Revenue Shortfalls Jeopardize State Capital Program Financing
April 23, 2013
Roughly once every ten years, the State of Illinois provides a capital funding package for transportation and other infrastructure projects. The most recent packages, Jump Start and Illinois Jobs Now!, were both enacted in 2009 and are often referred to as a "$31 billion" package to support investment in transportation, schools, and other public facilities. About half of that total consists of traditional pay-as-you-go federal and state resources, along with federal stimulus money from the American Recovery and Reinvestment Act. The other half of the package consists of bonds. Bond financing is particularly important for the transportation component of the program, which includes about $5.5 billion in bond authorizations or appropriations for state highways and bridges and about $4 billion in bond authorizations or appropriations for transit, rail, and aviation projects. The enabling legislation for Illinois Jobs Now! established a new Capital Projects Fund to cover debt service for the majority of the transportation bonds, with the revenues to be provided by new taxes and fees.

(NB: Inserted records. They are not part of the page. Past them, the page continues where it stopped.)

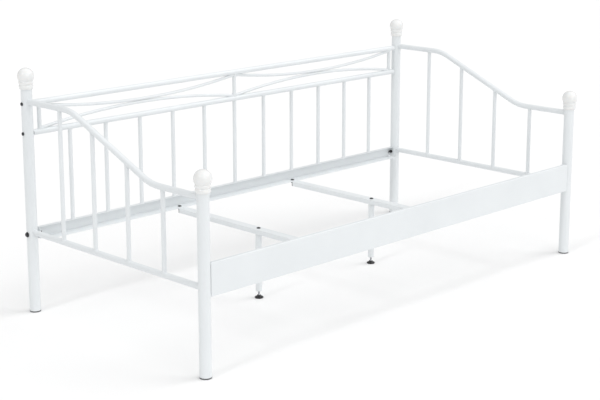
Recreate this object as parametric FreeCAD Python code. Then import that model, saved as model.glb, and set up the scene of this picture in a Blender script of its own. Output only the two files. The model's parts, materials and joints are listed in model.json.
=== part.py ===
# Daybed: a steel-tube frame for a mattress of 900 x 2000 mm, standing on the floor.
# X runs along the length, Y from the open front to the back panel, Z is up.
# The origin is on the floor, under the middle of the frame.
# Lengths are in millimetres.
import FreeCAD, Part
import math
import os
from FreeCAD import Vector

# ---------------------------------------------------------------- driving dimensions

POST_SPACING_X = 2060.0
POST_SPACING_Y = 970.0
POST_D = 42.0
POST_WALL = 1.2
FRONT_POST_TOP = 630.0
BACK_POST_TOP = 851.0

RAIL_D = 22.0
RAIL_WALL = 1.5
SPINDLE_D = 16.0
SPINDLE_WALL = 1.0
WIRE_D = 12.0

END_RAIL_BACK_Z = 804.5        # level part of the end top rail beside the back post
END_RAIL_FRONT_Z = 614.0       # level part beside the front post
END_CORNER_BACK_Y = 215.0      # where the two level parts would meet the slope
END_CORNER_FRONT_Y = -222.0
END_BEND_R = 200.0
END_BOTTOM_RAIL_Z = 310.0
END_SPINDLES = 4

BACK_TOP_RAIL_Z = 797.0
BACK_MID_RAIL_Z = 686.0
STRUT_INSET = 52.0             # outer struts, from the post axis
BACK_SPINDLES = 11
BACK_SPINDLE_PITCH = 168.5
WIRE_BOW_R = 3150.0            # radius of the long shallow arcs

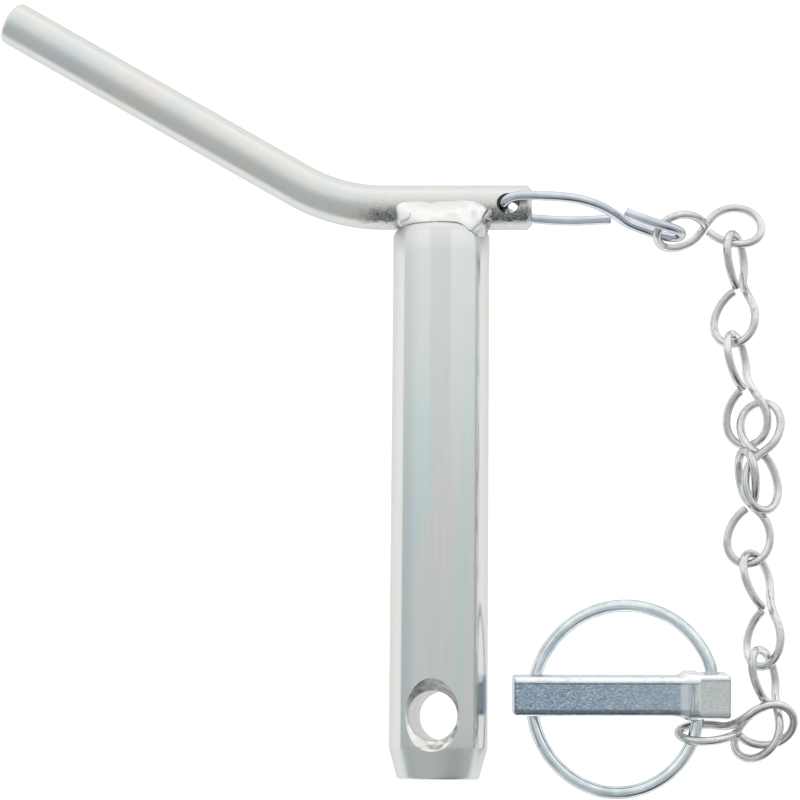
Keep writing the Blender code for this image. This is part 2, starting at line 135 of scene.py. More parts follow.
def tube(name, points, radius, sides=24, ends="cut", radii=None, squash=None):
    """Round wire along points (mm).  UV: along the wire in metres, and around it.
    Cut ends are sheared flat with a small worn edge."""
    pts = [Vector(p) for p in points]
    n = len(pts)
    tangents = []
    for i in range(n):
        a, b = pts[max(i - 1, 0)], pts[min(i + 1, n - 1)]
        tangents.append((b - a).normalized())
    up = Vector((0, 0, 1))
    if abs(tangents[0].dot(up)) > 0.9:
        up = Vector((0, 1, 0))
    normal = tangents[0].cross(up).normalized()
    frames = []
    for t in tangents:
        normal = (normal - t * normal.dot(t)).normalized()
        frames.append((normal.copy(), t.cross(normal)))
    run = [0.0]
    for a, b in zip(pts, pts[1:]):
        run.append(run[-1] + (b - a).length)
    rings = []          # (centre, frame, radius, distance)
    for i in range(n):
        r = radius if radii is None else radii[i] * radius
        rings.append((pts[i], frames[i], r, run[i]))
    worn = 0.16 * radius
    if ends == "cut":
        first = [(pts[0], frames[0], radius - worn, 0.0), (pts[0] + tangents[0] * worn * 0.3, frames[0], radius - worn * 0.4, 0.0),
                 (pts[0] + tangents[0] * worn, frames[0], radius, worn)]
        last = [(pts[-1] - tangents[-1] * worn, frames[-1], radius, run[-1] - worn),
                (pts[-1] - tangents[-1] * worn * 0.3, frames[-1], radius - worn * 0.4, run[-1]),
                (pts[-1], frames[-1], radius - worn, run[-1])]
        inner = [r for r in rings if worn * 1.5 < r[3] < run[-1] - worn * 1.5]
        rings = first + inner + last
    bm = bmesh.new()
    uv = bm.loops.layers.uv.new("UVMap")
    loops = []
    for c, (u, v), r, _ in rings:
        ring = []
        for k in range(sides):
            a = 2 * math.pi * k / sides
            ring.append(bm.verts.new((c + (u * math.cos(a) + v * math.sin(a)) * r) * MM))
        loops.append(ring)
    for i in range(len(loops) - 1):
        s0, s1 = rings[i][3] * MM, rings[i + 1][3] * MM
        for k in range(sides):
            j = (k + 1) % sides
            f = bm.faces.new((loops[i][k], loops[i][j], loops[i + 1][j], loops[i + 1][k]))
            a0, a1 = k / sides * 0.01, (k + 1) / sides * 0.01
            for loop, co in zip(f.loops, ((s0, a0), (s0, a1), (s1, a1), (s1, a0))):
                loop[uv].uv = co
    caps = [bm.faces.new(list(reversed(loops[0]))), bm.faces.new(loops[-1])]
    for f in caps:
        f.material_index = 1
    bmesh.ops.recalc_face_normals(bm, faces=bm.faces)
    mesh = D.meshes.new(name)
    bm.to_mesh(mesh)
    bm.free()
    return mesh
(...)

However, several of the new revenue sources, such as video gaming, have come up substantially below revenue projections. These sources were expected to generate about $1 billion annually but have only raised a little more than half that amount in recent years. Revenue shortfalls occurred for a number of reasons in part due to delayed implementation of video poker licensing until October 2012. In addition, many communities have passed local ordinances banning video poker games. The following table provides an overview of revenues by source.
This revenue shortfall jeopardizes the ability of the state capital program to fund projects. If balances are insufficient, the Capital Projects Fund's enabling legislation provides for transfers from the Road Fund to cover debt service payments for bonds issued before January 1, 2012. The Road Fund provides pay-as-you-go funding for highway and bridge projects, as well as operational funding for the Illinois Department of Transportation. According to the Commission on Government Forecasting and Accountability, over $27 million in transfers were made between fiscal year (FY) 2010 and the first half of FY 2012. However, these transfers must be repaid from the Capital Projects Fund to the Road Fund when the monies become available. Since it is unclear when the Capital Projects Fund will meet its original revenue projections, attempting to meet obligations with transfers from the Road Fund may not be a viable strategy.
Data from the Illinois Comptroller provides a sense of how this shortfall in revenues has affected the State's ability to issue bonds in support of Illinois Jobs Now! In Illinois, three bond funds support transportation investment: Transportation Series A for highways and bridges; Transportation Series B for transit, rail, and aviation; and Transportation Series D for roads and bridges. Debt service for Series A comes from the Road Fund, debt service for Series B comes from the General Fund (for Jump Start bonds) and new Capital Projects Fund (for Illinois Jobs Now! bonds), and debt service for Series D comes from the new Capital Projects Fund. The most recent data is available for FY 2011, with FY 2012 data expected to be released in June 2013.
As of June 2011, over 82 percent of the Transportation Series A bonds authorized by Jump Start for highways and bridges had been issued. In contrast, about 45 percent of the all Transportation Series B bonds authorized for transit, aviation, and rail -- including those from Jump Start and Illinois Jobs Now!, as well as previous capital programs -- had been issued. And about only 30 percent of the Transportation Series D bonds that Illinois Jobs Now! authorized for highways, local governments, and other transportation improvements had been issued.
Note that Illinois Jobs Now! was fully appropriated, but not fully authorized, in 2009. In other words, the Illinois General Assembly approved the overall level of spending for the program in 2009, but did not approve the full amount of bonds necessary to finance that spending. Those bond authorizations have been parceled out over the course of several years. Therefore, the high-level authorization figures do not match the total amounts appropriated under the program.
CMAP believes it is imperative for state policymakers to provide adequate financing for future state capital programs. GO TO 2040, the comprehensive regional plan for metropolitan Chicago, calls on the state to increase the motor fuel tax (MFT) by 8 cents per gallon and to index the MFT to inflation. The plan recognizes that gas taxes will eventually need to be replaced by more efficient user fees as more vehicles switch to fuel-efficient and alternative-fuel vehicles, but a short-term increase in the MFT would ensure adequate revenues for the next state capital program.